There will be no shortage of new finishes and colors, patterns and styles. And of course, there will be countless white bouclé sofas, which are now as ubiquitous as ants at a picnic (although hopefully more welcome).

But there’s one trend that may not be as obvious. And the closer you look the more likely you are to miss it. Because this trend is not about color, or style, finish or fabric.

It’s about competition.

Periodically a trend emerges that has more to do with strategy and business model than with color and style. This isn’t a new trend. In fact, it’s ebbed and flowed in its impact for most of the past decade. It’s a function of companies’ need to grow business in a flat market, coupled with the desire of increasingly large and influential retailers to consolidate their vendor base.

You might call it the drive to be “whole home.” It’s a trend that has seen case goods players entering the upholstery segment and upholstery resources looking to layer in case offerings. Again, not a new phenomenon but one that periodically accelerates bringing a new range of players into the battle.

And a battle it has become.

The need to capture market share in a flat — some say shrinking — market has most everyone looking covetously at their competitors’ businesses. As you shop the market, you’ll notice that most showrooms have a product category you would not have found there a few years ago. Maybe it’s outdoor furniture where there was none before. Maybe it’s motion upholstery at a one-time case goods specialist. It might even be accessories and décor at a long-time furniture company.

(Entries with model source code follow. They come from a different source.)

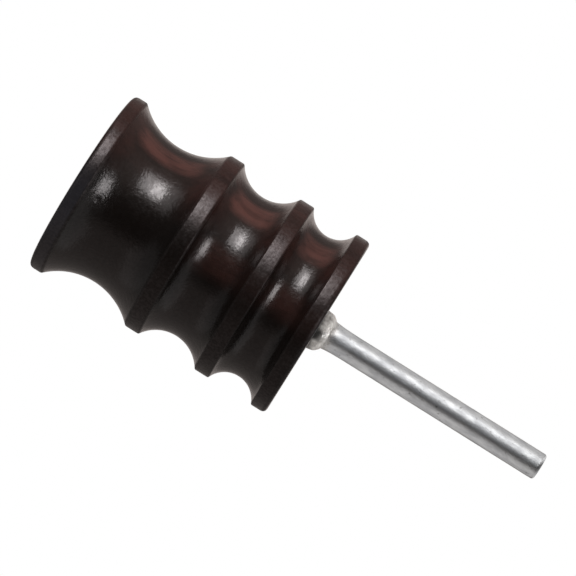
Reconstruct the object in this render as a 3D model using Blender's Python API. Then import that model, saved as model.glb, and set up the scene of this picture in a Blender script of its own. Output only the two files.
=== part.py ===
"""Leather edge burnisher bit for a rotary tool: a turned hardwood head on a bonded steel shank.

Run it with  blender --background --python part.py  or from Blender's text editor.
The bit stands on the head's flat free end: +Z runs up the shank, and the origin is the centre of that end face.
Three solids make it up, and none of them moves on another:
  burnisher_head  one turned hardwood billet with four rims, three concave edge grooves and a blind drilled bore
  drive_shank     the plain steel rod that a collet grips, with two fifths of its length inside the bore
  epoxy_bond      the cured adhesive: a cup around the embedded rod, and the bead squeezed out on the shoulder
"""

import math

import bmesh
import bpy

MM = 0.001  # every dimension below is in millimetres, and the model is in metres

# Head. Widths run along the axis, starting at the free end.
HEAD_RADIUS = 10.6
RIM_WIDTHS = (1.5, 1.6, 1.65, 1.75)
GROOVES = ((10.55, 2.2), (7.05, 1.96), (5.35, 1.85))  # (width, depth) of each concave arc
FREE_END_ROUND = 0.5
SHOULDER_ROUND = 0.5
EDGE_BREAK = 0.12  # how far a rim's edge is eased back, along the rim and down the groove

# Bore, a blind hole drilled from the shoulder.
BORE_RADIUS = 1.75
BORE_DEPTH = 20.5
DRILL_POINT_ANGLE = math.radians(118)

# Shank. Its heights are measured from the head's shoulder.
SHANK_RADIUS = 1.5
SHANK_OUT = 27.7
SHANK_IN = 20.0
TIP_ROUND = 0.4
INNER_END_CHAMFER = 0.3

# Adhesive. It keeps this clearance to the wood and to the steel, so that the meshes stay apart.
CLEARANCE = 0.03
BEAD_RADIUS = 2.25
BEAD_HEIGHT = 1.5
BEAD_LIP = 0.12  # wall left at the bead's thin upper edge, where it meets the shank
BEAD_STEPS = 6

# Facets.
TURN_STEPS = 40
ARC_STEP = 1.2  # longest run along a groove's arc
CORNER_STEPS = 3
SHARP_ANGLE = math.radians(40)
MERGE_DISTANCE = 1e-6  # metres

HEAD_LENGTH = sum(RIM_WIDTHS) + sum(width for width, _ in GROOVES)


def arc(centre, radius, start, end, steps):
    """Points (radius, height) along an arc in the half-plane of a turned profile, both ends included."""
    angles = [start + (end - start) * i / steps for i in range(steps + 1)]
    return [(centre[0] + radius * math.cos(a), centre[1] + radius * math.sin(a)) for a in angles]


def drill_point(radius):
    """Height of the cone that the drill leaves at the bottom of a hole."""
    return radius / math.tan(DRILL_POINT_ANGLE / 2)


def groove_arc(bottom, width, depth):
    """The concave arc of one edge groove, between the eased edges of the two rims beside it."""
    half = width / 2
    radius = (half**2 + depth**2) / (2 * depth)
    centre = (HEAD_RADIUS - depth + radius, bottom + half)
    reach = math.asin(half / radius) - EDGE_BREAK / radius
    steps = math.ceil(2 * reach * radius / ARC_STEP)
    return arc(centre, radius, math.pi + reach, math.pi - reach, steps)


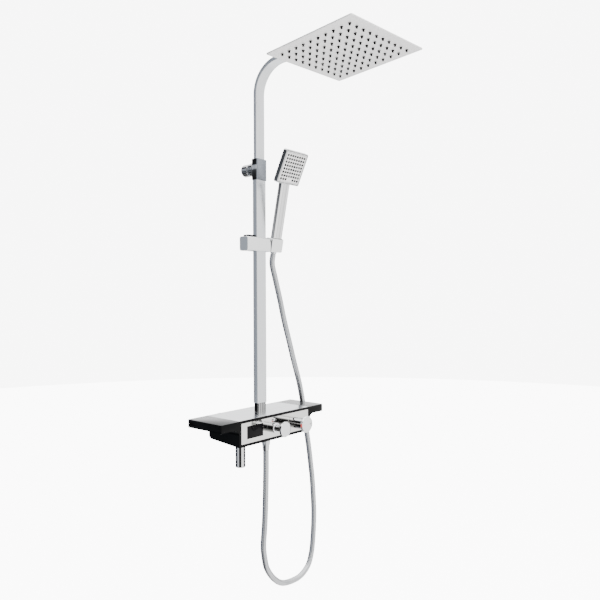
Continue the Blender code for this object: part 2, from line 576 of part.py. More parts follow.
def wall_bracket():
    sleeve = outline(round_rect(COL_X - SLEEVE_W / 2, COL_X + SLEEVE_W / 2,
                                COL_Y - SLEEVE_D / 2, COL_Y + SLEEVE_D / 2, 0.003, 3), "XY",
                     SLEEVE_Z0, SLEEVE_Z1)
    sleeve = bevel(sleeve, 0.0012, 2, 60)
    hole = rounded_bar(TUBE_W + 2 * GAP, TUBE_D + 2 * GAP, 0.55, 0.75, 0.0018, 3)
    finish(cut(sleeve, hole), "bracket_sleeve", "chrome", (COL_X, COL_Y, WALL_FIX_Z))

    at = (COL_X, 0, WALL_FIX_Z)
    back = -(COL_Y + SLEEVE_D / 2)
    core = [(0.0040, 0.0240), (0.0132, 0.0240), (0.0132, 0.0), (0.0032, 0.0),
            (0.0032, 0.0030), (0.0040, 0.0032), (0.0040, 0.0240)]
    finish(lathe(core, at, (0, -1, 0), 20), "wall_core", "steel", at)
    flange = [(0.0135, 0.0186), (0.0148, 0.0186), (0.0155, 0.0178), (0.0155, 0.0004),
              (0.0152, 0.0), (0.0135, 0.0), (0.0135, 0.0186)]
    finish(lathe(flange, at, (0, -1, 0), 28), "wall_flange", "chrome", at)
    body = [(0, back - GAP), (0.0162, back - GAP), (0.0170, back - 0.0012), (0.0170, 0.0255),
            (0.0160, 0.0245), (0.0, 0.0245)]
    body = lathe(body, at, (0, -1, 0), 28)
    screw_x = COL_X - 0.0170
    seat = cylinder(0.0022, 0.0022, (screw_x - 0.002, -0.031, WALL_FIX_Z),
                    (screw_x + 0.0050, -0.031, WALL_FIX_Z), 12)
    finish(cut(body, seat), "standoff", "chrome", at)
    screw = cylinder(0.0019, 0.0019, (screw_x + 0.0008, -0.031, WALL_FIX_Z),
                     (screw_x + 0.0046, -0.031, WALL_FIX_Z), 12)
    socket = cylinder(0.0010, 0.0010, (screw_x - 0.002, -0.031, WALL_FIX_Z),
                      (screw_x + 0.0028, -0.031, WALL_FIX_Z), 6)
    finish(cut(screw, socket), "bracket_screw", "steel", (screw_x, -0.031, WALL_FIX_Z))
    anchor = [(0, 0.0066), (0.0030, 0.0066), (0.0036, 0.0060), (0.0036, 0.0036),
              (0.0028, 0.0030), (0.0028, 0.0), (0, 0)]
    finish(lathe(anchor, at, (0, -1, 0), 12), "wall_screw", "steel", at)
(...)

The latest wave of diversification is seeing companies move well beyond their historic core businesses to encompass entirely new segments of the home furnishings industry. Looking at some of the most recent M&A activity you’ll notice that much of it is aimed at taking companies into categories in which they had little or no previous penetration.

This isn’t a strategy aimed at capturing new slots on a selling floor or gaining additional capacity as much as it is about opening and strengthening new channels or creating a beachhead in an entirely new area of the retail selling floor.

It’s worth watching this emerging battle between those looking to capture new space and those looking to defend it. It could well be the defining aspect of competition over the next few years.